Posted by: Emily | 05 July 2009 at 07:28 PM
I dunno—you might doubt your agility, but for me reading your blog is like going to yoga class. I huff and puff until I finally achieve the blogging equivalent of a slightly wonky Triangle pose, and then I look to my left and there you are, pulling off the One-Legged King Pigeon with nary a blink.
That's agility. You've got it in spades, and we, your readers, love every verbal asana.
Posted by: Chandler (formerly Mome-rath) | 29 June 2009 at 01:55 AM
After reading these comments I think it would be very cool to spend a weekend listening to you all as you get yourselves up to speed. Because though I'm an intellectual too, I think the self doubt is running too strong at the moment to join in. What you said about the 10 years it took you to get out of your head? It took me a little longer.
That little throw away half a sentence about the doors that are ours to walk through if we only knew how broke my heart.
Posted by: em | 27 June 2009 at 01:19 PM
"Its all about fear too, isn't it? What if I can't deliver, what if I'm not so all-fired clever after all, what if I dig and come up short? "
What were you doing listening inside my head last Thursday evening at dinner after my son graduated? I swear this went through my head listening to my ex-H, father, eldest son & youngest son's girlfriend discuss the cultural ramifications of social network media. That would be a 72, 52, 18 & 15 year old (engineer, social worker, future anthropologist and a really cute, funny, super bright, red head that likes my youngest son). And they are all smarter and more inciteful than me - what if they figure that out?!

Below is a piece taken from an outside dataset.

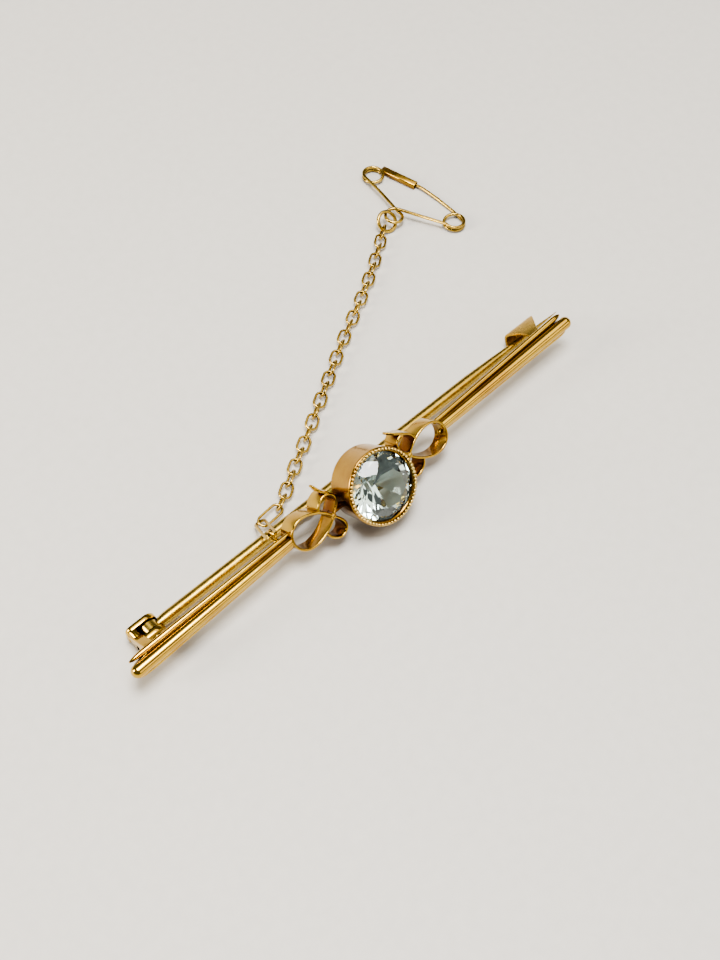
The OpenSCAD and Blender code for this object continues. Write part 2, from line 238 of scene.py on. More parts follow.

However, if I keep pulling off dinners like I did that night, I think I can stay ahead of them for just a little bit longer. :)
Posted by: Kim | 26 June 2009 at 05:34 PM
I'm right with you on the creaky brain issue. You, obviously, are smarter than I am. I just got readmitted into my Ph.D. program and have two years to finish. Haven't read an academic book in 3 years. Better get my shit together quickly. Perhaps I should have just tried reading again first...
Best of luck on your intellectual journey.
Posted by: Kim | 25 June 2009 at 09:52 PM
Man oh man. YOU Thought You Are NOT Intelectual? Well.
You are. There; I said the obvious.
Isn't it queer that we cannot see the obvious in ourselves?
I suggest, while you are trying to deal with the Economy and Stress and Stuff, that you pick one book (1) and read it; give yourself permission to re-read the three chapters you read already. I think you will find you follow it much better and that you will regain faith in your intelect.
I live alone and don't listen to electronic noise. I have found that reading aloud to myself is very nice. I like reading aloud. I like listening to myself read me a story. You could try it and see what you think.
Fear makes me very Stupid.
Intelect isn't everything. (sigh) It is fun though.
Posted by: Leah | 25 June 2009 at 05:07 PM
I really like the way you connect the dots. Seriously.
Posted by: Lisa | 25 June 2009 at 02:23 PM
Hmmm. My life has run in parallel with yours, apparently! I'm trying to stop the habit I've fallen into of re-reading (for the umpteenth time) mystery novels that weren't that great to begin with. My husband--a real polymath-- keeps a reading journal in which he summarizes each book he's finished. I admire that kind of mental discipline, and I'm beginning to think, like you, that it's time to put some shine on this creaking brain. Thanks.
Posted by: Janine | 25 June 2009 at 11:41 AM
Oh, you're clearly agile now. Perhaps less so than you used to be, but I didn't know you then. However, it is clear now that you are agile now - it's simply bred in your bone. That's part of who you are. So enjoy it when you want to; don't if you don't. As Laurie said, it's only sitting still that's the problem.
Posted by: Lynn | 25 June 2009 at 09:51 AM
I always think of a postcard I have: "if you rest, you rust".
Posted by: Laurie | 25 June 2009 at 09:29 AM
I like to think that coming here is quality brain food too.
Posted by: Joan | 25 June 2009 at 08:38 AM
I am invoking all of my own powers of intellect right now but this is all I can come up with:
:)
Also, I heart you. Big time.
Posted by: Michelle | 25 June 2009 at 08:29 AM
What Lizbon said. ;) My brain isn't awake yet.
Thinking is like a riding a bicycle. And from the outside, we who read your blog, know this is just self-doubt and that you are just fine.
Posted by: Bullwinkle | 25 June 2009 at 05:23 AM
If it helps, reading you blows the gunk outta my engine. In a good way.
Posted by: Gretch | 24 June 2009 at 11:14 PM
This is yet another of the many times when you post something that's a lot like some of the thoughts that have been rattling around my head, but which is better expressed than I've managed. (With some of the obvious personal differences, of course.) Thank you.
Posted by: naomi | 24 June 2009 at 10:42 PM
Well, Master and Margarita will definitely help blow gunk out of the neural engine, no doubt. And while I truly do recognize that self doubt (mirror, mirror on the wall), based on what I know of you, I have to agree with Lizbon. You're going to be just fine.
Posted by: Jocelyn | 24 June 2009 at 08:28 PM
Yep.
I realize someone else's assurances don't necessarily count for much, but I can GUARANTEE you that brain of yours hasn't withered away. Nor do I think it's been as dormant as you think it is. Ahem.